# Stored data
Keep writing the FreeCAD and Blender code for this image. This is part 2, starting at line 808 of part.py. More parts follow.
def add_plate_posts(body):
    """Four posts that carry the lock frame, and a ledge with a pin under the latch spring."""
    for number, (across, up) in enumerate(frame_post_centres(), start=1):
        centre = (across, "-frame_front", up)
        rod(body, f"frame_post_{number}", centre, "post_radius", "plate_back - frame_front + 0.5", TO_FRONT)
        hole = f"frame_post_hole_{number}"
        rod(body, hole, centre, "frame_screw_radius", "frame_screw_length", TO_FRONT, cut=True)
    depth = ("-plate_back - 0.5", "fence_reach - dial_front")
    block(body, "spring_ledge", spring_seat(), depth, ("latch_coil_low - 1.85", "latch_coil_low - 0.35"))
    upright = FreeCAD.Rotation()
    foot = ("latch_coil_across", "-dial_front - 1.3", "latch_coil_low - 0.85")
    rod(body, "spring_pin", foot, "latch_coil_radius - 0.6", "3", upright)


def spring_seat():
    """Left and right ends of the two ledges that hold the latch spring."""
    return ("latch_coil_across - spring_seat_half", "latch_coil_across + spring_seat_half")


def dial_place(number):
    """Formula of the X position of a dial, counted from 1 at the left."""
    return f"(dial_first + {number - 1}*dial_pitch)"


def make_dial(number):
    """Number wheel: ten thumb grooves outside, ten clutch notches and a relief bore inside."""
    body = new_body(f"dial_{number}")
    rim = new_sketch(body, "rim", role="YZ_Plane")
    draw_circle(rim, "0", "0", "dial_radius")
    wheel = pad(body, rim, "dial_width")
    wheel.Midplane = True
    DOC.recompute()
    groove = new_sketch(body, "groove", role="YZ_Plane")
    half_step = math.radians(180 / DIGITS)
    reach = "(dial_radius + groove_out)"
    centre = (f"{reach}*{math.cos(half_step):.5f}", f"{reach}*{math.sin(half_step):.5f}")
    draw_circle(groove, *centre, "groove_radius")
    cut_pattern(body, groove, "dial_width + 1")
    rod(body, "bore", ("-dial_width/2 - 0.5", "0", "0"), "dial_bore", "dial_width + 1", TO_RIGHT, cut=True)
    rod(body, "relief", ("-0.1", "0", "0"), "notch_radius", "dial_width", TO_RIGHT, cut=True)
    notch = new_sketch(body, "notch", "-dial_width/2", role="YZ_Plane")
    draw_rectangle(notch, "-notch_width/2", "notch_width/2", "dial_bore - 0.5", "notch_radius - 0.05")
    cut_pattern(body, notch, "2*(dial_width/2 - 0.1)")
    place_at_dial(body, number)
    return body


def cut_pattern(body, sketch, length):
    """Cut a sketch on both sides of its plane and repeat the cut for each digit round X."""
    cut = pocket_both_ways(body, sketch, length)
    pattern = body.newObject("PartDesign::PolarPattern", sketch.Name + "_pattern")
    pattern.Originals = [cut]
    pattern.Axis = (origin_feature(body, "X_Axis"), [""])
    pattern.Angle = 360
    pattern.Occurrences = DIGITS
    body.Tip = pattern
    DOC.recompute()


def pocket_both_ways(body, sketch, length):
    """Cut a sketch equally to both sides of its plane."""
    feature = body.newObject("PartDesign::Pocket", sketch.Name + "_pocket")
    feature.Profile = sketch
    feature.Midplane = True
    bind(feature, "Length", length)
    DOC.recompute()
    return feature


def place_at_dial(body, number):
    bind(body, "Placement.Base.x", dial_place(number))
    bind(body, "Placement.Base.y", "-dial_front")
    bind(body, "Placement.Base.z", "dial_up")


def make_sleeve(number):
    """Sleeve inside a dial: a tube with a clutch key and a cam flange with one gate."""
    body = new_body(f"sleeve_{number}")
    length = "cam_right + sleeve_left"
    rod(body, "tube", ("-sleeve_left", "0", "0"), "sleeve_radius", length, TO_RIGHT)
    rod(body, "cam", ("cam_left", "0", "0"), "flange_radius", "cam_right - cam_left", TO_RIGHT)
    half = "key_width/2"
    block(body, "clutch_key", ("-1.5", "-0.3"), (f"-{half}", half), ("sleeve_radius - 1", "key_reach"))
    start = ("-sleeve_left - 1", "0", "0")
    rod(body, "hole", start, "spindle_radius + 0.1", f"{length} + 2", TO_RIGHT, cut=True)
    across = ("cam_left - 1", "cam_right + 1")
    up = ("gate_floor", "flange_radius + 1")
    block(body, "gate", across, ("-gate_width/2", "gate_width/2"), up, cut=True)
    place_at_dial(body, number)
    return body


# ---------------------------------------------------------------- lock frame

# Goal
Type out the full listing again, exactly as given.

# Result of the task
Keep writing the FreeCAD and Blender code for this image. This is part 2, starting at line 808 of part.py. More parts follow.
def add_plate_posts(body):
    """Four posts that carry the lock frame, and a ledge with a pin under the latch spring."""
    for number, (across, up) in enumerate(frame_post_centres(), start=1):
        centre = (across, "-frame_front", up)
        rod(body, f"frame_post_{number}", centre, "post_radius", "plate_back - frame_front + 0.5", TO_FRONT)
        hole = f"frame_post_hole_{number}"
        rod(body, hole, centre, "frame_screw_radius", "frame_screw_length", TO_FRONT, cut=True)
    depth = ("-plate_back - 0.5", "fence_reach - dial_front")
    block(body, "spring_ledge", spring_seat(), depth, ("latch_coil_low - 1.85", "latch_coil_low - 0.35"))
    upright = FreeCAD.Rotation()
    foot = ("latch_coil_across", "-dial_front - 1.3", "latch_coil_low - 0.85")
    rod(body, "spring_pin", foot, "latch_coil_radius - 0.6", "3", upright)


def spring_seat():
    """Left and right ends of the two ledges that hold the latch spring."""
    return ("latch_coil_across - spring_seat_half", "latch_coil_across + spring_seat_half")


def dial_place(number):
    """Formula of the X position of a dial, counted from 1 at the left."""
    return f"(dial_first + {number - 1}*dial_pitch)"


def make_dial(number):
    """Number wheel: ten thumb grooves outside, ten clutch notches and a relief bore inside."""
    body = new_body(f"dial_{number}")
    rim = new_sketch(body, "rim", role="YZ_Plane")
    draw_circle(rim, "0", "0", "dial_radius")
    wheel = pad(body, rim, "dial_width")
    wheel.Midplane = True
    DOC.recompute()
    groove = new_sketch(body, "groove", role="YZ_Plane")
    half_step = math.radians(180 / DIGITS)
    reach = "(dial_radius + groove_out)"
    centre = (f"{reach}*{math.cos(half_step):.5f}", f"{reach}*{math.sin(half_step):.5f}")
    draw_circle(groove, *centre, "groove_radius")
    cut_pattern(body, groove, "dial_width + 1")
    rod(body, "bore", ("-dial_width/2 - 0.5", "0", "0"), "dial_bore", "dial_width + 1", TO_RIGHT, cut=True)
    rod(body, "relief", ("-0.1", "0", "0"), "notch_radius", "dial_width", TO_RIGHT, cut=True)
    notch = new_sketch(body, "notch", "-dial_width/2", role="YZ_Plane")
    draw_rectangle(notch, "-notch_width/2", "notch_width/2", "dial_bore - 0.5", "notch_radius - 0.05")
    cut_pattern(body, notch, "2*(dial_width/2 - 0.1)")
    place_at_dial(body, number)
    return body


def cut_pattern(body, sketch, length):
    """Cut a sketch on both sides of its plane and repeat the cut for each digit round X."""
    cut = pocket_both_ways(body, sketch, length)
    pattern = body.newObject("PartDesign::PolarPattern", sketch.Name + "_pattern")
    pattern.Originals = [cut]
    pattern.Axis = (origin_feature(body, "X_Axis"), [""])
    pattern.Angle = 360
    pattern.Occurrences = DIGITS
    body.Tip = pattern
    DOC.recompute()


def pocket_both_ways(body, sketch, length):
    """Cut a sketch equally to both sides of its plane."""
    feature = body.newObject("PartDesign::Pocket", sketch.Name + "_pocket")
    feature.Profile = sketch
    feature.Midplane = True
    bind(feature, "Length", length)
    DOC.recompute()
    return feature


def place_at_dial(body, number):
    bind(body, "Placement.Base.x", dial_place(number))
    bind(body, "Placement.Base.y", "-dial_front")
    bind(body, "Placement.Base.z", "dial_up")


def make_sleeve(number):
    """Sleeve inside a dial: a tube with a clutch key and a cam flange with one gate."""
    body = new_body(f"sleeve_{number}")
    length = "cam_right + sleeve_left"
    rod(body, "tube", ("-sleeve_left", "0", "0"), "sleeve_radius", length, TO_RIGHT)
    rod(body, "cam", ("cam_left", "0", "0"), "flange_radius", "cam_right - cam_left", TO_RIGHT)
    half = "key_width/2"
    block(body, "clutch_key", ("-1.5", "-0.3"), (f"-{half}", half), ("sleeve_radius - 1", "key_reach"))
    start = ("-sleeve_left - 1", "0", "0")
    rod(body, "hole", start, "spindle_radius + 0.1", f"{length} + 2", TO_RIGHT, cut=True)
    across = ("cam_left - 1", "cam_right + 1")
    up = ("gate_floor", "flange_radius + 1")
    block(body, "gate", across, ("-gate_width/2", "gate_width/2"), up, cut=True)
    place_at_dial(body, number)
    return body


# ---------------------------------------------------------------- lock frame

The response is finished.